Presentations with graphs and data visualizations, supplemented by author’s comments, are commonly used. It is easier to refer to such materials and formulate feedback. It is very important to be open to the discussions of the report recipients, because the results contained in the report, interpreted by different people in the organization, looking at the product more in terms of customer service or marketing, can stimulate ideas that will further complement the material and contribute to more effective optimization.
Thanks to this, product analytics reports can be used by many departments that support them, which use knowledge about users on a daily basis – such as customer service, sales or marketing.
It is equally important to properly archive the results of analyses and reports. Reports should be easily accessible to all stakeholders so that they can always be consulted.
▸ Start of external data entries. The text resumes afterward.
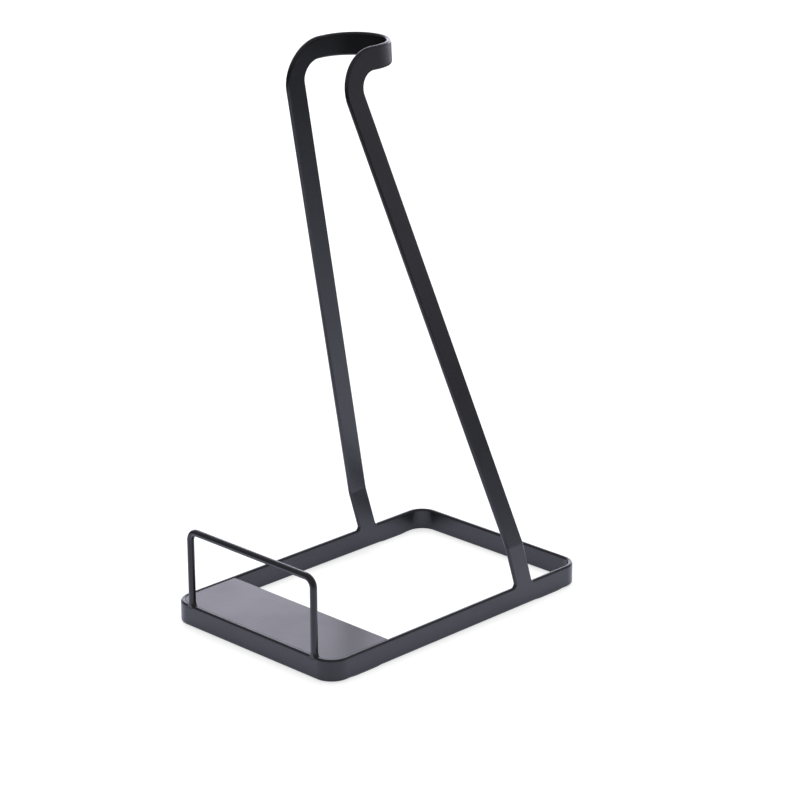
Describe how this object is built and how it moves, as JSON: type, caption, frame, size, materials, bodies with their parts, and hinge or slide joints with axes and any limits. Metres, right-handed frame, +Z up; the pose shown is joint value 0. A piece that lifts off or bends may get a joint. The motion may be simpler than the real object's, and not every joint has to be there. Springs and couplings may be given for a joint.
{
  "type": "stick vacuum cleaner stand",
  "caption": "Black steel floor stand for a stick vacuum cleaner: flat-bar ring base with a front plate and guard rail, and a forward-leaning upright bent into an open yoke.",
  "frame": {"origin": "on the floor, under the middle of the base ring", "axes": "+Z up, -Y the front, where the cleaner's head stands, +X across the stand, to the right seen from the front"},
  "size_m": [0.192, 0.3, 0.49],
  "materials": {
    "powder_coat": "satin black powder coat, fine texture",
    "pad_rubber": "matte"
  },
  "bodies": {
    "root": {"base_ring": "powder_coat", "upright": "powder_coat", "front_plate": "powder_coat", "guard_rail": "powder_coat", "left_leg_weld_front": "powder_coat", "left_leg_weld_back": "powder_coat", "right_leg_weld_front": "powder_coat", "right_leg_weld_back": "powder_coat", "guard_weld_left": "powder_coat", "guard_weld_right": "powder_coat", "plate_weld_front_left": "powder_coat", "plate_weld_front_right": "powder_coat", "plate_weld_left_fore": "powder_coat", "plate_weld_left_aft": "powder_coat", "plate_weld_right_fore": "powder_coat", "plate_weld_right_aft": "powder_coat", "floor_pad_left_front": "pad_rubber", "floor_pad_left_back": "pad_rubber", "floor_pad_right_front": "pad_rubber", "floor_pad_right_back": "pad_rubber"}
  },
  "joints": []
}
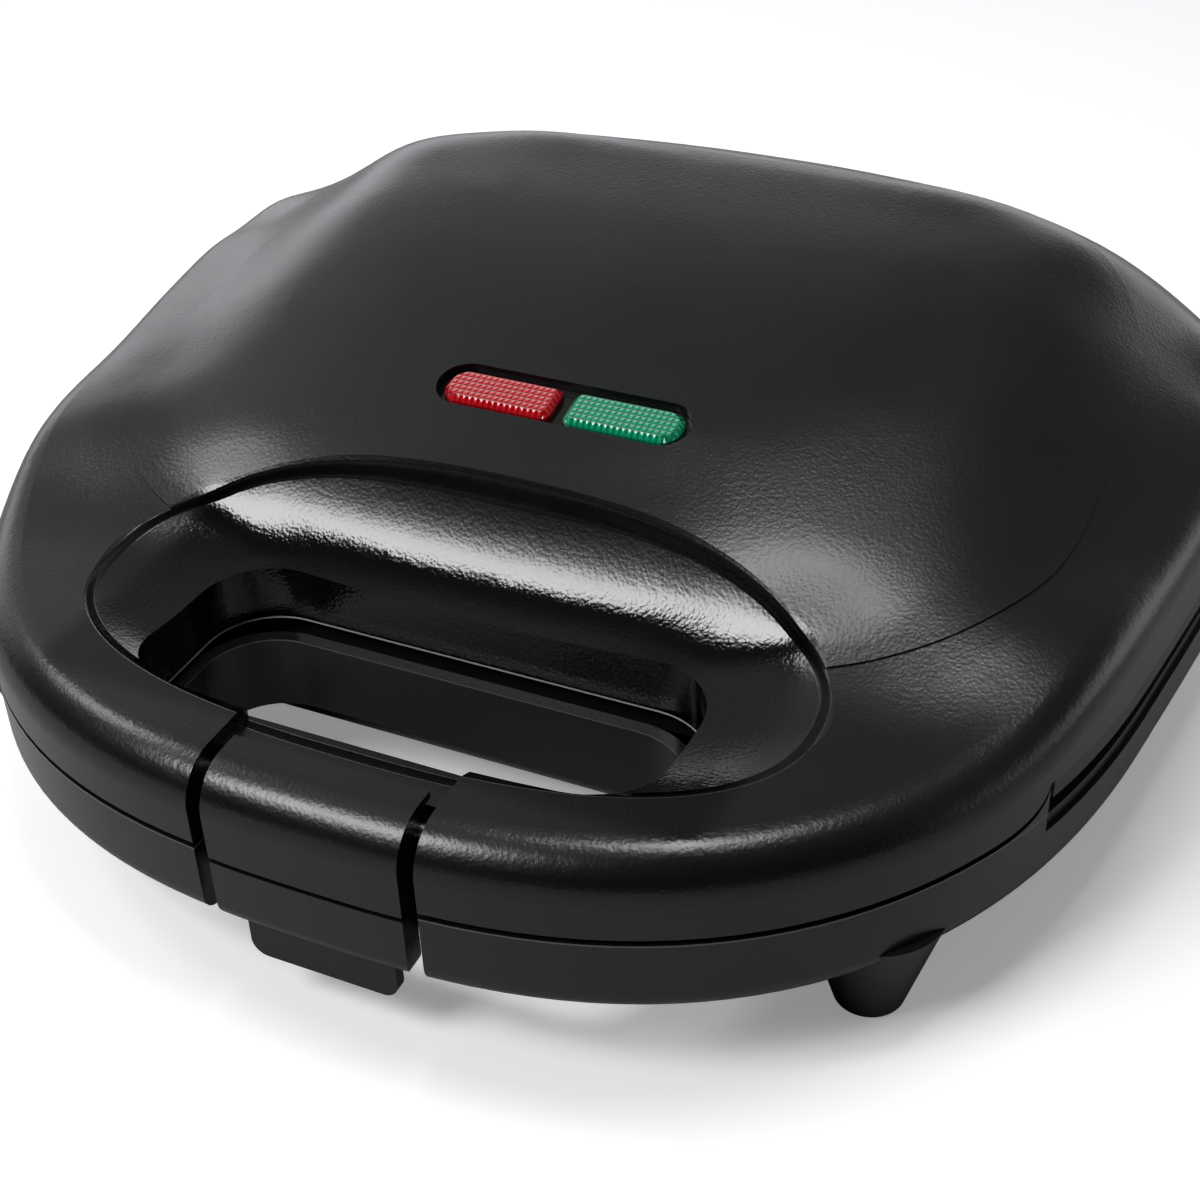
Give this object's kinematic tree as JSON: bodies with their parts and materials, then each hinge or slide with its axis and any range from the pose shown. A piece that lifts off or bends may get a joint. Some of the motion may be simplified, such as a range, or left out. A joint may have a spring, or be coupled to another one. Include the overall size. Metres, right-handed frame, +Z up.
{
  "type": "sandwich maker",
  "caption": "Electric sandwich maker with a domed hinged lid, a slot handle with a sprung latch, and cooking plates with diagonal ridges.",
  "frame": {"origin": "on the counter, under the middle of the whole machine", "axes": "+Z up, +X to the right as the user at the handle sees it, -Y from the hinge towards the handle"},
  "size_m": [0.2346, 0.2144, 0.0761],
  "materials": {
    "shell_black": "fine grained satin black",
    "band_black": "smooth satin black",
    "frame_black": "matt black",
    "nonstick": "non-stick coating, satin",
    "steel": "plain steel",
    "shield_metal": "rolled sheet",
    "foot_rubber": "matt",
    "red_clear": "clear red plastic",
    "green_clear": "clear green plastic",
    "lamp_glass": "clear glass",
    "pale_plastic": "moulded"
  },
  "bodies": {
    "base": {"base_cover": "band_black", "base_rim_frame": "frame_black", "lower_plate": "nonstick", "lower_plate_screws": "steel", "lower_heater": "steel", "lower_heater_clips": "steel", "lower_heat_shield": "shield_metal", "feet": "frame_black", "foot_pads": "foot_rubber", "hinge_pins": "steel", "cord_bush": "frame_black", "cord_clamp": "pale_plastic", "cord_clamp_screws": "steel", "terminal_block": "pale_plastic", "thermostat": "pale_plastic", "thermal_fuse": "pale_plastic"},
    "lid": {"lid_cover": "shell_black", "lid_rim_frame": "frame_black", "lamp_bezel": "frame_black", "upper_plate": "nonstick", "upper_plate_screws": "steel", "upper_heater_clips": "steel", "lamp_holder_screws": "steel", "latch_pin": "steel", "latch_spring": "steel", "upper_heater": "steel", "upper_heat_shield": "shield_metal", "red_lens": "red_clear", "green_lens": "green_clear", "red_lamp": "lamp_glass", "green_lamp": "lamp_glass", "lamp_holder": "pale_plastic"},
    "latch": {"latch_cover": "shell_black", "latch_lower_cover": "band_black", "latch_hook": "frame_black", "latch_screws": "steel"}
  },
  "joints": [
    {"name": "lid_hinge", "type": "hinge", "parent": "base", "child": "lid", "pos_m": [0, 0.103, 0.0334], "axis": [-1, 0, 0], "range_deg": [0, 105]},
    {"name": "latch_pivot", "type": "hinge", "parent": "lid", "child": "latch", "pos_m": [0, -0.0985, 0.0424], "axis": [-1, 0, 0], "range_deg": [0, 12], "stiffness_Nm_per_rad": 0.05, "springref_deg": -17.19}
  ]
}
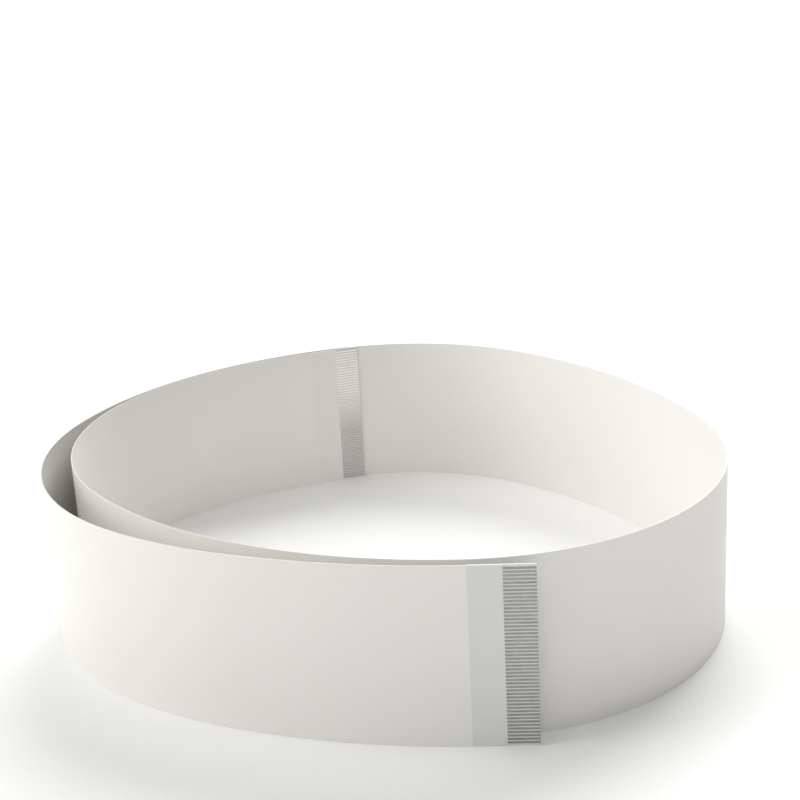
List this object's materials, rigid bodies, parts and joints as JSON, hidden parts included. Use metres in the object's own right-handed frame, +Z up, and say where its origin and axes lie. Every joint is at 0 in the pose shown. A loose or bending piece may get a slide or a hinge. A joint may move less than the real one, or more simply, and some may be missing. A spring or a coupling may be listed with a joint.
{
  "type": "flat flex cable",
  "caption": "Flat flexible cable: tinned flat conductors between two white films, a stiffened bare contact end at each tip on opposite faces, wound on edge into an open coil.",
  "frame": {"origin": "middle of the coil's footprint, on the surface that the cable's lower edge stands on", "axes": "+Z up, across the cable's width; the outer end's tip points along +X and its bare contacts face -Y"},
  "size_m": [0.1028, 0.0986, 0.0255],
  "materials": {
    "conductor": "tin-plated copper, dull satin",
    "film": "white polyester film, soft gloss",
    "stiffener": "white polyester stiffener, satin"
  },
  "bodies": {
    "root": {"conductor_01": "conductor", "conductor_02": "conductor", "conductor_03": "conductor", "conductor_04": "conductor", "conductor_05": "conductor", "conductor_06": "conductor", "conductor_07": "conductor", "conductor_08": "conductor", "conductor_09": "conductor", "conductor_10": "conductor", "conductor_11": "conductor", "conductor_12": "conductor", "conductor_13": "conductor", "conductor_14": "conductor", "conductor_15": "conductor", "conductor_16": "conductor", "conductor_17": "conductor", "conductor_18": "conductor", "conductor_19": "conductor", "conductor_20": "conductor", "conductor_21": "conductor", "conductor_22": "conductor", "conductor_23": "conductor", "conductor_24": "conductor", "conductor_25": "conductor", "conductor_26": "conductor", "conductor_27": "conductor", "conductor_28": "conductor", "conductor_29": "conductor", "conductor_30": "conductor", "conductor_31": "conductor", "conductor_32": "conductor", "conductor_33": "conductor", "conductor_34": "conductor", "conductor_35": "conductor", "conductor_36": "conductor", "conductor_37": "conductor", "conductor_38": "conductor", "conductor_39": "conductor", "conductor_40": "conductor", "conductor_41": "conductor", "conductor_42": "conductor", "conductor_43": "conductor", "conductor_44": "conductor", "conductor_45": "conductor", "conductor_46": "conductor", "conductor_47": "conductor", "conductor_48": "conductor", "conductor_49": "conductor", "conductor_50": "conductor", "film_outer": "film", "film_inner": "film", "stiffener_outer_end": "stiffener", "stiffener_inner_end": "stiffener"}
  },
  "joints": []
}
Product analytics is an area that is especially worth implementing at the stage when the vision of the product is already stable, the goals set for it – clear, and the market strategy – coherent. In such a situation, qualitative research – often present from the very concept phase of the product – is extended to work with quantitative data
Regular analysis supports decision-making in the conditions of changes on the market, as well as natural changes in the product and its relations with users during development. It also helps detect rising risks and opportunities earlier. Then, the best tactical decisions (e.g. correction of the hierarchy of function importance) and strategic decisions (such as recognizing the potential of a new, significant target group) result from the combination of intuition and experience of managers and current, objective data about the product and users.